REQUIRED TASK: Reproduce exactly the opening lines of the listing, stopping after the line that contains "return solids(bars)" and including it.

COLLECTED MATERIAL:
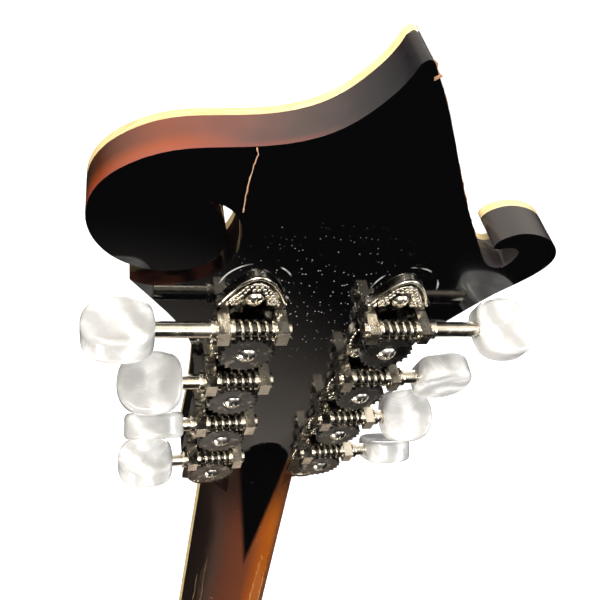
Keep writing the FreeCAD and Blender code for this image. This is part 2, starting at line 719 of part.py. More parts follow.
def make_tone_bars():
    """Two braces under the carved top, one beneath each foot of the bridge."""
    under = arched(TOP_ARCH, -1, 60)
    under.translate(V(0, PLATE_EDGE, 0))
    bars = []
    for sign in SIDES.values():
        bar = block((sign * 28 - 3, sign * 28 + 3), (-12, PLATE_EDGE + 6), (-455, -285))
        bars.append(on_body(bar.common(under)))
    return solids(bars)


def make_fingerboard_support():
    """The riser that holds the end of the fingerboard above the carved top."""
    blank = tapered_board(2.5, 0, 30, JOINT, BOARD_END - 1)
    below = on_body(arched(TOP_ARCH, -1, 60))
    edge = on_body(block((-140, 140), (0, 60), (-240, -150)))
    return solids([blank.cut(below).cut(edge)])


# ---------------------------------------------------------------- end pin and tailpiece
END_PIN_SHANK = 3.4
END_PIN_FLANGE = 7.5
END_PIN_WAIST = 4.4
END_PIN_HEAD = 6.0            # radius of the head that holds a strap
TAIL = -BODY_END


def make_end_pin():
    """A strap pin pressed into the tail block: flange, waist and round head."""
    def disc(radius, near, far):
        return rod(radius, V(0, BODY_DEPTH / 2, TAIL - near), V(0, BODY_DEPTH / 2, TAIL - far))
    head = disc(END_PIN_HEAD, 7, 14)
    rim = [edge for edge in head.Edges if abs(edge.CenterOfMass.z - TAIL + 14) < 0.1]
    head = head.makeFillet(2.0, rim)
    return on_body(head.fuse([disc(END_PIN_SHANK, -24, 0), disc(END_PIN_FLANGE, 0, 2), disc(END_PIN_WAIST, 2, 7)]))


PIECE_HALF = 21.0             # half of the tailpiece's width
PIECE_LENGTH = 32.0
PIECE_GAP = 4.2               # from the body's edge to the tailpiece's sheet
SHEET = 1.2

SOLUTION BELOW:
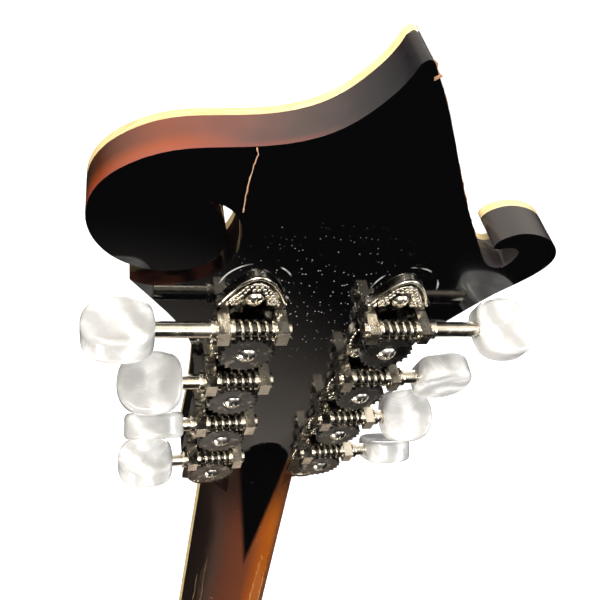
Keep writing the FreeCAD and Blender code for this image. This is part 2, starting at line 719 of part.py. More parts follow.
def make_tone_bars():
    """Two braces under the carved top, one beneath each foot of the bridge."""
    under = arched(TOP_ARCH, -1, 60)
    under.translate(V(0, PLATE_EDGE, 0))
    bars = []
    for sign in SIDES.values():
        bar = block((sign * 28 - 3, sign * 28 + 3), (-12, PLATE_EDGE + 6), (-455, -285))
        bars.append(on_body(bar.common(under)))
    return solids(bars)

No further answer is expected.